Proyek Genesis ternyata adalah eksperimen genetika untuk menciptakan manusia super—tentara sempurna, tanpa rasa takut, tanpa belas kasihan. Phantom dulu membatalkannya karena terlalu berbahaya.
Tetapi Eclipse berniat membangkitkannya kembali.
Aditya menatap tablet itu. Titik-titik merah menunjukkan laboratorium tersembunyi di berbagai belahan dunia—semua dalam proses mengaktifkan Genesis.
Ia membuka amplop yang tertulis namanya.
Di dalam, selembar surat tangan.
> "Aditya, jika kau membaca ini, berarti dunia di ambang kehancuran. Kau adalah benteng terakhir. Jangan biarkan Genesis hidup kembali. Dunia tidak butuh dewa baru. Dunia butuh manusia yang masih punya hati."
– Jenderal Bramanta (mantan pemimpin Phantom)
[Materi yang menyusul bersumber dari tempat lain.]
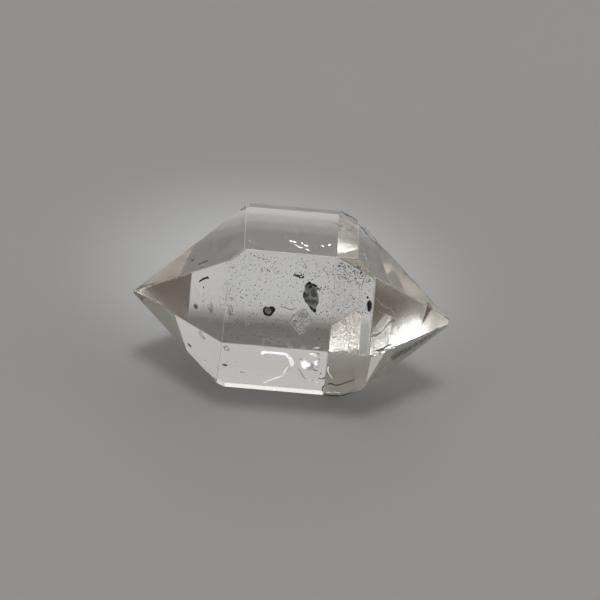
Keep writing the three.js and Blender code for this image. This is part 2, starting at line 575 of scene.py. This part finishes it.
FLAKE_OUTLINE = [
    (0.63, 1.26), (0.92, 1.46), (1.43, 1.36), (1.62, 1.13), (1.54, 0.91), (1.70, 0.51), (1.72, 0.08),
    (1.57, -0.28), (1.60, -0.56), (1.31, -0.52), (1.08, -0.25), (0.73, 0.14), (0.59, 0.48), (0.66, 0.91),
]
FLAKE_DEPTH = 0.5
# The dark grey film behind the chipped lower edge of the right point.
FLANK_OUTLINE = [
    (2.93, 0.82), (3.62, 0.96), (4.70, 0.65), (6.01, 0.66), (7.20, 0.70), (7.10, 0.28), (6.12, -0.05),
    (4.99, -0.15), (3.93, -0.15), (3.32, -0.05),
]
FLANK_DEPTH = 0.08
RING_CENTRE = (-1.75, -0.78)
RING_RADIUS = 0.30
RING_DEPTH = 0.4
RING_KNOT = (-1.42, -0.62)      # the thick end of the ring


def make_flake():
    """The grey mineral flake, the grey middle of the ring beside it, and the film in the right point."""
    mesh = bmesh.new()
    outline = [UPPER_FRONT.at(x, y, FLAKE_DEPTH) for x, y in FLAKE_OUTLINE]
    add_lens(mesh, outline, 0.12 * MM, 0.03 * MM, 3.0, 1)
    flank = [RIGHT_LOWER_FRONT.at(x, y, FLANK_DEPTH) for x, y in FLANK_OUTLINE]
    flank = settle(RIGHT_LOWER_FRONT, flank, RIGHT_LOWER_FRONT.normal)
    add_lens(mesh, flank, 0.03 * MM, 0.01 * MM, 3.0, 2)
    x, y = RING_CENTRE
    filling = UPPER_FRONT.at(x, y, RING_DEPTH + 0.05)
    add_lump(mesh, filling, lump_axes(UPPER_FRONT, 0.62, 0.56, 0.06), 0.25, 11)
    material = opaque("grey_mica", (0.2, 0.22, 0.23), (0.74, 0.8, 0.8), 3.5, 0.35, 0.01)
    new_piece("grey_flake", mesh, material)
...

Aditya menggenggam surat itu erat-erat.
> "Kita harus menghentikan mereka," katanya, suara bergetar oleh amarah.
Rani menatapnya. "Kita berdua saja?"
Aditya mengangguk.
> "Kita berdua cukup untuk memulai."
Malam itu, di pulau kecil tak bernama, dua orang yang dianggap hilang dunia mendeklarasikan perang mereka sendiri.
Bukan untuk balas dendam.
Bukan untuk kekuasaan.
Tapi untuk mempertahankan apa yang tersisa dari kemanusiaan.
**
Beberapa minggu kemudian, dunia perlahan mulai berubah.
Laboratorium-laboratorium Eclipse hancur satu demi satu, disabotase oleh "hantu" yang tak terlihat.
Nama Aditya Wira menjadi legenda—pahlawan bayangan yang tak pernah mengklaim kemenangan, yang terus berjuang di balik layar.
Sementara itu, di balik tirai dunia yang tampak damai, perang sunyi masih berlangsung.
Genesis belum sepenuhnya mati.
Tapi selama ada seseorang seperti Aditya dan Rani, harapan akan selalu menyala.
Sekalipun dunia hanya melihat bayangan mereka.